**Task description**. Which lines in the records below contain the word "axes"? Copy each one out.

**Task data**.
-*-*-

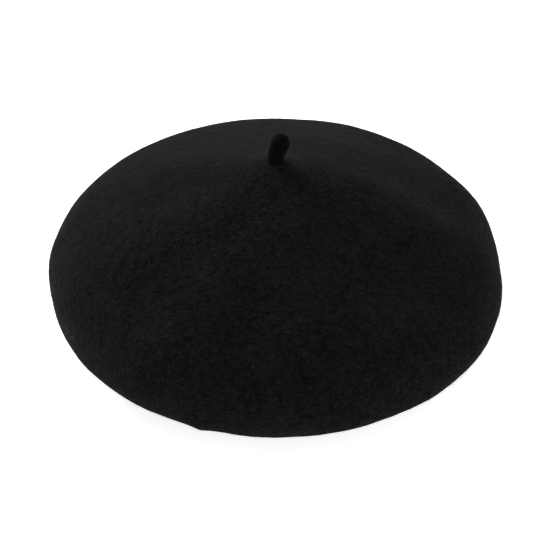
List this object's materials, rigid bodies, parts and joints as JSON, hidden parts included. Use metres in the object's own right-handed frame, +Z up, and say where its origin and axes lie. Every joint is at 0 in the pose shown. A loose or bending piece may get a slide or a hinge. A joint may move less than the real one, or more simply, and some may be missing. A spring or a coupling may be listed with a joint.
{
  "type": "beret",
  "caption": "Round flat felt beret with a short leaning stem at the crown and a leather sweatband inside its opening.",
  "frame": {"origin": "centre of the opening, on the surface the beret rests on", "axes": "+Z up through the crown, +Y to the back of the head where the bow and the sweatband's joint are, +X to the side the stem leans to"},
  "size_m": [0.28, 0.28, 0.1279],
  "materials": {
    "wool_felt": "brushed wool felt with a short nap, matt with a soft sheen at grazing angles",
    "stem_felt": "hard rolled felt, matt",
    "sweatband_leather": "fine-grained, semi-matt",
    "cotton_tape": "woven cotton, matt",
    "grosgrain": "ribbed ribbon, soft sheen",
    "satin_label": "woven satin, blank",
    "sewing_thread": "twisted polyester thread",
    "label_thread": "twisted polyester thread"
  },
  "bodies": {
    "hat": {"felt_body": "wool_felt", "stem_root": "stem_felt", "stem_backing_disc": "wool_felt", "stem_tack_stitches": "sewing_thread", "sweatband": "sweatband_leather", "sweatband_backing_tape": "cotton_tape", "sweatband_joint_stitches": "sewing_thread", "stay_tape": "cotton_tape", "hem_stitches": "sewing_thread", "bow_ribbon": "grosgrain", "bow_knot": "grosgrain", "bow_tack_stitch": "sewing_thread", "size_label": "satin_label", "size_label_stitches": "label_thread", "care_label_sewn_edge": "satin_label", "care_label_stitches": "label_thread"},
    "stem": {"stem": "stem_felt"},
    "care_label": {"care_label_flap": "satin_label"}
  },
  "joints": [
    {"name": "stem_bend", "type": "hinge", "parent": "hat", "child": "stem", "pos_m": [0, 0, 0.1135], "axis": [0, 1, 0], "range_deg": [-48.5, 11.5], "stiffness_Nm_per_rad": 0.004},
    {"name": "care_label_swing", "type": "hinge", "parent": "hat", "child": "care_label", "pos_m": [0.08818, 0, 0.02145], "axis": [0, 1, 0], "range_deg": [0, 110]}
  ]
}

-*-*-

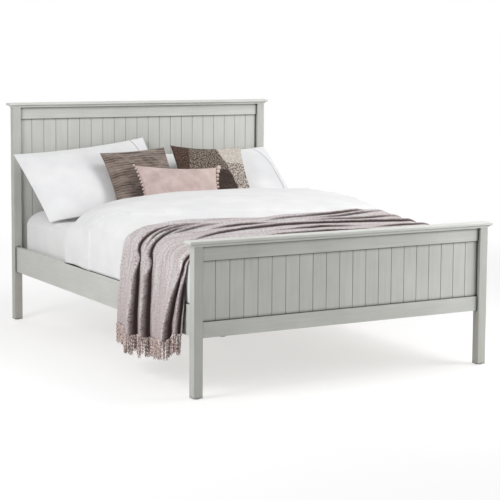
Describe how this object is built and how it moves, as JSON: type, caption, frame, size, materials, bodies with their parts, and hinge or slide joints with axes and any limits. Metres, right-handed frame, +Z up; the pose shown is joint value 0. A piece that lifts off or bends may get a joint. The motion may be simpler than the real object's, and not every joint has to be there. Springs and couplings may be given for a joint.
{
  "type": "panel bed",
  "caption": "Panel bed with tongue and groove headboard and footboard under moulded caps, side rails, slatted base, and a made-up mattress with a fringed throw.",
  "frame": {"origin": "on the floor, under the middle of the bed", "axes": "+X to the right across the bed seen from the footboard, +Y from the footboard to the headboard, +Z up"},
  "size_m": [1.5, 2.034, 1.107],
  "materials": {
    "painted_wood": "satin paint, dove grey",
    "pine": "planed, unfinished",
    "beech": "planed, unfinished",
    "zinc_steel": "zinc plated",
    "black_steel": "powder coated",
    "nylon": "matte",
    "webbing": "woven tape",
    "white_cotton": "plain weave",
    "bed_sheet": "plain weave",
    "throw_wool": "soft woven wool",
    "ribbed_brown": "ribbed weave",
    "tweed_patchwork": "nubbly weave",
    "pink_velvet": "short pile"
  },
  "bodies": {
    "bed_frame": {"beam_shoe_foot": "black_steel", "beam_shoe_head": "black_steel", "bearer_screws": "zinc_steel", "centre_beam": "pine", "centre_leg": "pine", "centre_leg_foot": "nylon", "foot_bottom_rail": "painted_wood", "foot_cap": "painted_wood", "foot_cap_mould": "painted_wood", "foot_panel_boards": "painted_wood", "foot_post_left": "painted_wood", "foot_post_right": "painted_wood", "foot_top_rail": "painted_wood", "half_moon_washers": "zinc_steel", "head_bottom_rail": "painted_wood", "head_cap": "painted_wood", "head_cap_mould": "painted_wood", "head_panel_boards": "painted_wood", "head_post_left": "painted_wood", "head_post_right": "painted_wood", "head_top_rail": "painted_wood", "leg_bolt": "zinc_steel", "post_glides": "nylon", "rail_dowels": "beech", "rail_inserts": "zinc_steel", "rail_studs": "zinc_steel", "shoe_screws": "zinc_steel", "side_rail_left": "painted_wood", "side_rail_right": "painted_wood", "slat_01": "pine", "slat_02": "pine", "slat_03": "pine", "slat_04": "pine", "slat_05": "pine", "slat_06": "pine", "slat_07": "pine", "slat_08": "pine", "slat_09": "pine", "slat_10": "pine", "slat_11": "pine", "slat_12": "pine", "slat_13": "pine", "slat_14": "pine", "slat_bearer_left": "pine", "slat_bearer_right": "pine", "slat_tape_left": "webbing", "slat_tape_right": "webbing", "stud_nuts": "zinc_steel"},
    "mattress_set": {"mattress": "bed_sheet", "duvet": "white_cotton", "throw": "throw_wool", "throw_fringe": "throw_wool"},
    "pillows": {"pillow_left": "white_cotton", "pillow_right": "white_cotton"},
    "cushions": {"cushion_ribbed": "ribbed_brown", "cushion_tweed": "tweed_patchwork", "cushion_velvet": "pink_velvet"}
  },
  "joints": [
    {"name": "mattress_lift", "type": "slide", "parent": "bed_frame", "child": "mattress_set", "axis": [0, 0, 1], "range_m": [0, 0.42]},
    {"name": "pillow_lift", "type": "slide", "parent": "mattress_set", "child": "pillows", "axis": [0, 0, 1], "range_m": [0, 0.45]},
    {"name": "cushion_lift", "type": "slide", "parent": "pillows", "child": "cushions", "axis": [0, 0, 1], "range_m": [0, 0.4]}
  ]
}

-*-*-

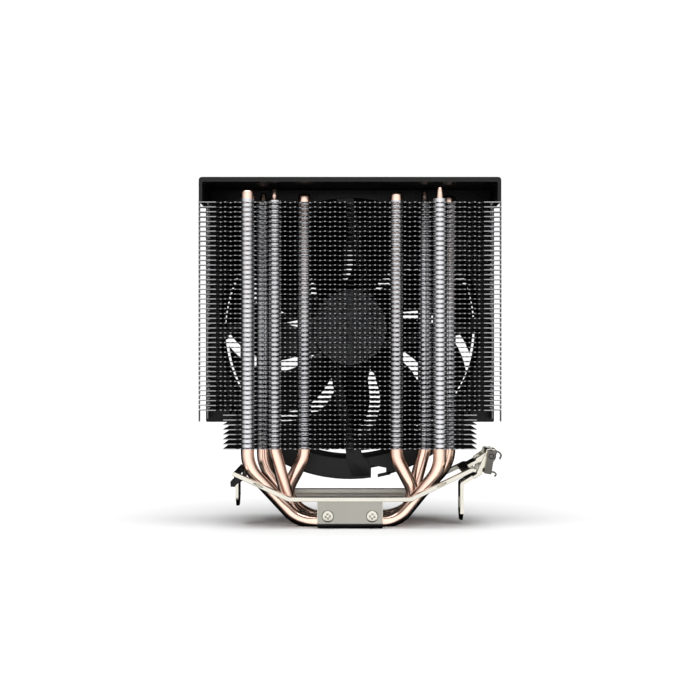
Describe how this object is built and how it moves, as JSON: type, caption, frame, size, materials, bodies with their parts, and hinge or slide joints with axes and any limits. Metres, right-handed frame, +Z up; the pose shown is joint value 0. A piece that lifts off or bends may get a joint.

-*-*-

**Completed task**.
List this object's materials, rigid bodies, parts and joints as JSON, hidden parts included. Use metres in the object's own right-handed frame, +Z up, and say where its origin and axes lie. Every joint is at 0 in the pose shown. A loose or bending piece may get a slide or a hinge. A joint may move less than the real one, or more simply, and some may be missing. A spring or a coupling may be listed with a joint.
  "frame": {"origin": "centre of the opening, on the surface the beret rests on", "axes": "+Z up through the crown, +Y to the back of the head where the bow and the sweatband's joint are, +X to the side the stem leans to"},
Describe how this object is built and how it moves, as JSON: type, caption, frame, size, materials, bodies with their parts, and hinge or slide joints with axes and any limits. Metres, right-handed frame, +Z up; the pose shown is joint value 0. A piece that lifts off or bends may get a joint. The motion may be simpler than the real object's, and not every joint has to be there. Springs and couplings may be given for a joint.
  "frame": {"origin": "on the floor, under the middle of the bed", "axes": "+X to the right across the bed seen from the footboard, +Y from the footboard to the headboard, +Z up"},
Describe how this object is built and how it moves, as JSON: type, caption, frame, size, materials, bodies with their parts, and hinge or slide joints with axes and any limits. Metres, right-handed frame, +Z up; the pose shown is joint value 0. A piece that lifts off or bends may get a joint.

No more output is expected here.